The pair announced their inter-county retirements within a month of each other that winter.

JOHNNY CAMPBELL

WAS still a teenager when he held up his corner manfully against Tipp’s Eoin Kelly in the 2002 All-Ireland quarter-final.

Kelly was only 20 himself, but was the one of the hottest forwards in Ireland at the time, on his way to a second successive Allstar/Young Hurler of the Year double.

Campbell stepped out from the corner in the half-back line, and eventually to number six, where he anchored Antrim’s defence through their 2010 run to the All-Ireland quarter-final.

Injury forced premature ends to both his club and county career – he’s currently part of Darren Gleeson’s backroom team having previously managed his native Loughgiel – and his last match in Saffron was the 2012 Ulster final win, less than four months after he and joint-captain DD Quinn lifted the Tommy Moore Cup as the Shamrocks won the All-Ireland club title.

SEAN DELARGY

HE played through the underage ranks and began his senior career in 2002 as a sharp corner-forward but it wasn’t long before it became clear the Cushendall man’s skills were better suited to defence and he became a reliable, sticky cornerback throughout almost a decade of service.

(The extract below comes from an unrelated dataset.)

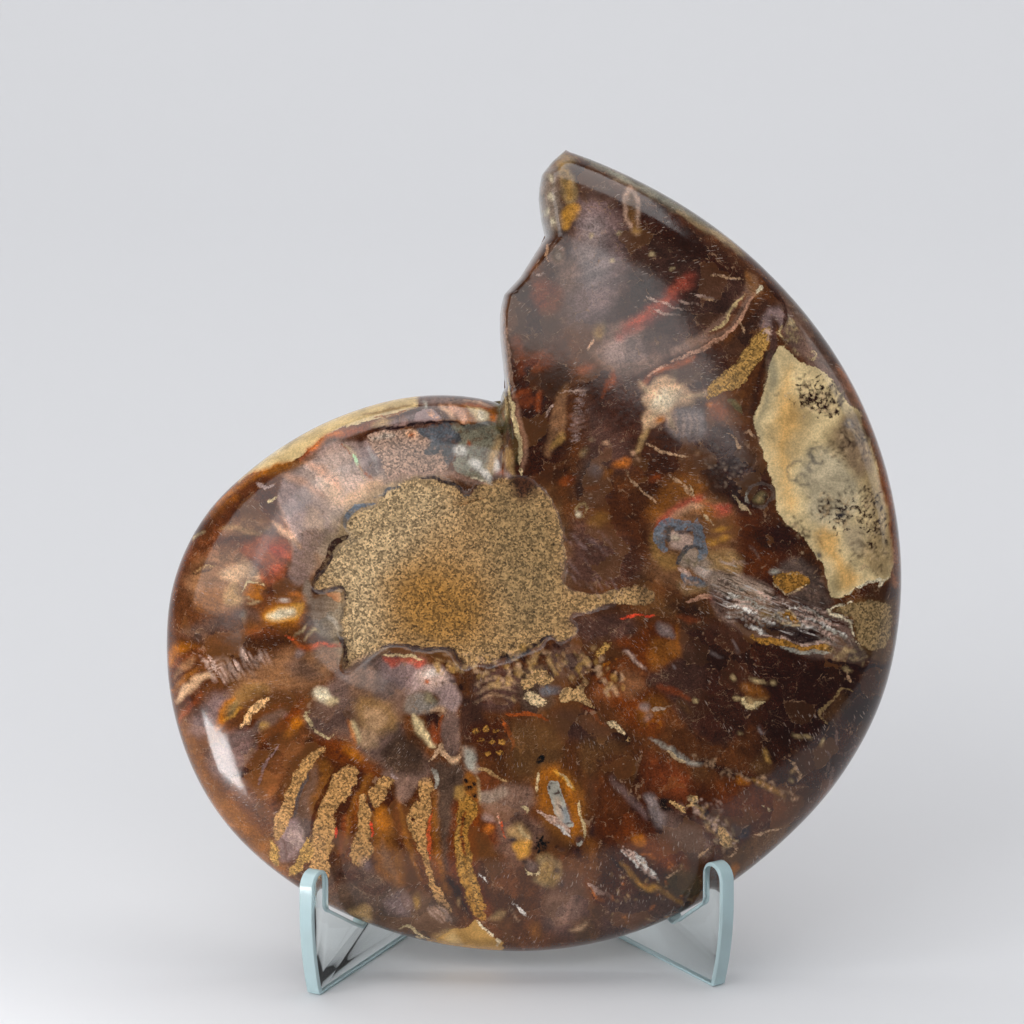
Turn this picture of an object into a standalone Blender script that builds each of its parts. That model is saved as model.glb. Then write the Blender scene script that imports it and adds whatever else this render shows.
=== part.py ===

Like Herron and his clubmate McKeegan, he retired after the 2011 season having played a key role in the memorable 2010 season.

He also skippered Antrim to their 2008 Walsh Cup victory, when they won in Kilkenny and beat Offaly in front of a raucous Casement Park crowd in the final.

In 2016, the same year he helped Cushendall reach the club’s first All-Ireland final, he made a cameo return to the county team, coming off the bench in the Ulster SHC final win over Armagh.